Augustine also writes of his failed loves in life. He writes how he lost his mistress, and how he could not bear to wait for the woman he would marry. He had a deep desire within him to love and to be loved. He searched for ways to relieve this feeling of longing in the love of women, but he was not satisfied even by this. It was after he had come to this point of losing the closest thing he had to love in his life that he was able to see how unfulfilling all of this actually was. He says, “When my most searching scrutiny had drawn up all my vileness from the secret depths of my soul and heaped it in my heart’s sight, a mighty storm arose in me, bringing a mighty rain of tears” (VIII, ll. 56-8).

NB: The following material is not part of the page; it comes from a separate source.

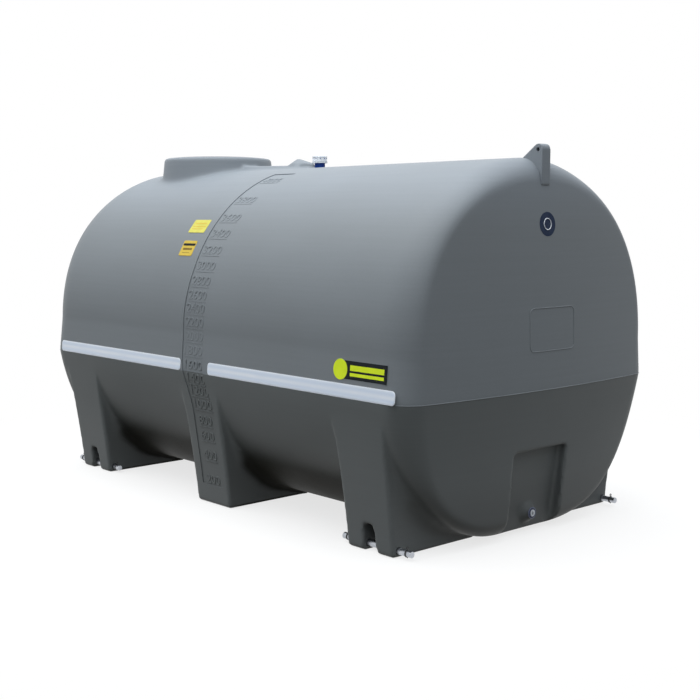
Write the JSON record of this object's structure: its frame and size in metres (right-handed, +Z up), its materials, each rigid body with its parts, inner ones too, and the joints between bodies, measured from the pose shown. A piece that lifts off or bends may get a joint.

While all of this caused Augustine to recognize his own emptiness, it was God’s prevenient grace that once again came through and led Augustine to the point of repentance and forgiveness. God’s prevenient grace led him to read in the book of Romans where these verses stuck out immediately and spoke to his own riotous condition, saying, “Not in rioting and drunkenness, not in chambering and impurities, not in contention and envy, but put ye on the Lord Jesus Christ and make not provision for the flesh in its concupiscences” (VIII, ll. 90-2). It was this prevenient grace of God that led him to read these verses and allowed for him to be reconciled to God. In his Confessions, Augustine shows how God’s prevenient grace as a part of the Via Salutis had been given to him throughout his life up until the point in time when he was finally reconciled to God.